Definition at line 135 of file basis_function.h.

◆ gaussian()

template<typename T >
T fssr::gaussian ( T const &  sigma,
math::Vector< T, 3 > const &  x 
)
inline

The Gaussian function in 3D.

Definition at line 95 of file basis_function.h.

◆ gaussian_normalized()

template<typename T >
T fssr::gaussian_normalized ( T const &  sigma,
math::Vector< T, 3 > const &  x 
)
inline

The normalized Gaussian function in 3D.

Definition at line 102 of file basis_function.h.

◆ interpolate_root()

double fssr::interpolate_root ( double  v0,
double  v1,
double  d0,
double  d1,
InterpolationType  type = INTERPOLATION_CUBIC 
)

Interpolates the root of an unknown function f(x) given value and derivative constraints: f(0) = v0, f(1) = v1, f'(0) = d0, f'(1) = d1.

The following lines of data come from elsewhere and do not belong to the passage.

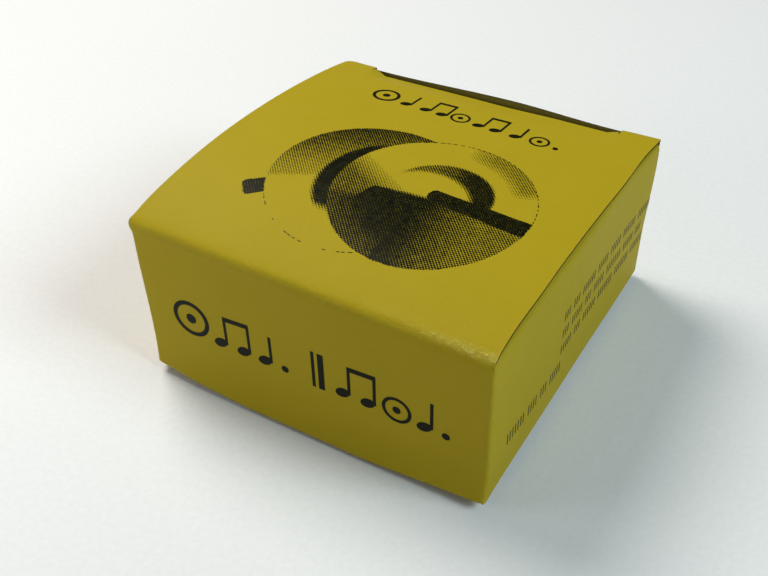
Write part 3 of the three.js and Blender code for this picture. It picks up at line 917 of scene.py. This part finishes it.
def cymbal_tone(x, y):
    """How dark the picture is at a place on the lid, from 0 to 1: two overlapping cymbals,
    each with its strap, lit from the upper left."""
    rear = np.where(from_centre(x, y, REAR) < 1, rear_tone(x, y), 0.0)
    tone = np.where(from_centre(x, y, NEAR) < 1, near_tone(x, y), rear)
    return np.maximum(tone, strap_tone(x, y))


def halftone(page, pitch=0.46):
    """The picture as a screen of dots. Past three quarters the dots join, and leave pale
    spots between them."""
    rng = np.random.default_rng(7)
    angle = math.radians(42)
    reach = 62
    i, j = np.meshgrid(np.arange(-reach, reach + 1), np.arange(-reach, reach + 1))
    i, j = i.ravel() * pitch, j.ravel() * pitch
    x = i * math.cos(angle) - j * math.sin(angle) + 2.0
    y = i * math.sin(angle) + j * math.cos(angle) - 8.0
    theta = np.radians(45 * np.arange(8))
    centres = np.stack([x, y], -1)[:, None]
    towards = np.stack([np.cos(theta + angle), np.sin(theta + angle)], -1)
    # Each of a dot's eight corners takes the tone of a place on its own side.
    tone = cymbal_tone(*np.moveaxis(centres + 0.36 * pitch * towards, -1, 0))
    full = math.pi / 4  # the tone at which neighbouring dots touch
    round_radius = np.sqrt(np.minimum(tone, full) / math.pi)
    joined_radius = 0.5 + 0.2071 * np.clip((tone - full) / (1 - full), 0, 1)
    radius = np.where(tone < full, round_radius, joined_radius)
    radius = radius * (1 + 0.05 * rng.standard_normal(len(x)))[:, None]
    cell = 0.5 / np.maximum(np.abs(np.cos(theta)), np.abs(np.sin(theta)))
    radius = np.maximum(np.minimum(radius, cell) * pitch, 0.03)
    shown = tone.mean(1) > 0.05
    page.tiles((centres + radius[..., None] * towards)[shown])


def broken_rim(page, centre, start, end, rng):
    """A pictured rim drawn as a thin line that breaks up into dashes, between two angles."""
    at = start
    while at < end:
        length = rng.uniform(0.6, 3.0)
        turned = np.radians(np.linspace(at, at + length, 4))
        rim = np.stack([PICTURED[0] * np.cos(turned), PICTURED[1] * np.sin(turned)], -1)
        page.ribbon(np.array(centre) + rim, 0.075)
        at += length + rng.uniform(0.6, 2.8)


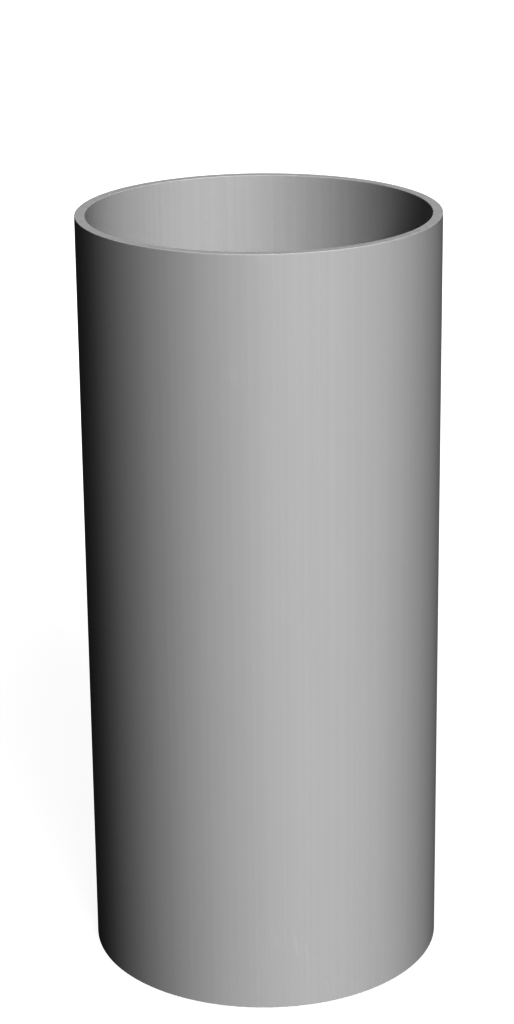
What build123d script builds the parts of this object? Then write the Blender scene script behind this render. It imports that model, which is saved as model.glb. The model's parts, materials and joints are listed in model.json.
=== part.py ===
from build123d import *
import os

# A short, plain-ended length of round PVC rainwater downpipe, standing on one end.
# Millimetres. Z runs up the pipe's axis, and the origin is the centre of its foot.

# Pipe section: 3 3/8 inch outside with a 3/32 inch wall, the same all the way round
outside_diameter = 85.73
wall_thickness = 2.38

# Cut length, and the small 45 degree bevel that takes the burr off every sawn edge
pipe_length = 185.5
edge_bevel = 0.1

outside_radius = outside_diameter / 2
bore_radius = outside_radius - wall_thickness


# Downpipe: the ring section, extruded from the foot up to the top end
with BuildPart() as downpipe:
    with BuildSketch(Plane.XY) as pipe_section:
        Circle(radius=outside_radius)
        Circle(radius=bore_radius, mode=Mode.SUBTRACT)
    extrude(amount=pipe_length)

    # Sawn ends: both ends are square to the axis, with the outer edge and the bore edge deburred
    sawn_edges = downpipe.edges().filter_by(GeomType.CIRCLE)
    chamfer(sawn_edges, length=edge_bevel)

downpipe.part.label = "downpipe"

os.makedirs("parts", exist_ok=True)
export_step(downpipe.part, "parts/downpipe.step")
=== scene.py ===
"""Dresses a short length of round grey PVC downpipe and stands it in a plain pale studio.

The pipe is one extruded tube, sawn square at both ends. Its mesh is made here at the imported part's
sizes, with the relief that the extruder's die and the saw leave on it, and finished in satin grey.
Lengths are metres, Z runs up the pipe's axis, and the origin is the centre of the pipe's foot.
"""

import json
import logging
import math
from abc import ABC, abstractmethod
from dataclasses import dataclass, field
from enum import Enum

import bmesh
import bpy
import numpy as np
from mathutils import Matrix, Vector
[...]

First, a polynomial function is fit to the constraints, then the root in the interval [0, 1] is determined.

Definition at line 145 of file hermite.cc.

◆ interpolate_voxel()

VoxelData fssr::interpolate_voxel ( VoxelData const &  d1,
float  w1,
VoxelData const &  d2,
float  w2 
)

Interpolates between two VoxelData objects for Marching Cubes.

The specified weights 'w1' and 'w2' are used for interpolation of value, scale and color. For the confidence, however, the minimum value is used.

Definition at line 74 of file voxel.cc.

◆ rotation_from_normal() [1/2]

void fssr::rotation_from_normal ( math::Vec2f const &  normal,
math::Matrix2f rot 
)

Generates a rotation matrix that transforms in the FSSR LCS.

Definition at line 82 of file basis_function.cc.

◆ rotation_from_normal() [2/2]

void fssr::rotation_from_normal ( math::Vec3f const &  normal,
math::Matrix3f rot 
)

Generates a rotation matrix that transforms in the FSSR LCS.

Definition at line 50 of file basis_function.cc.

◆ sample_scale_compare()

bool fssr::sample_scale_compare ( Sample const *  s1,
Sample const *  s2 
)
inline

Comparator that orders samples according to scale.

Definition at line 44 of file sample.h.

◆ transform_position()

math::Vec3f fssr::transform_position ( math::Vec3f const &  pos,
Sample const &  sample 
)
inline

Transforms 'pos' according to the samples position and normal.

Definition at line 252 of file basis_function.h.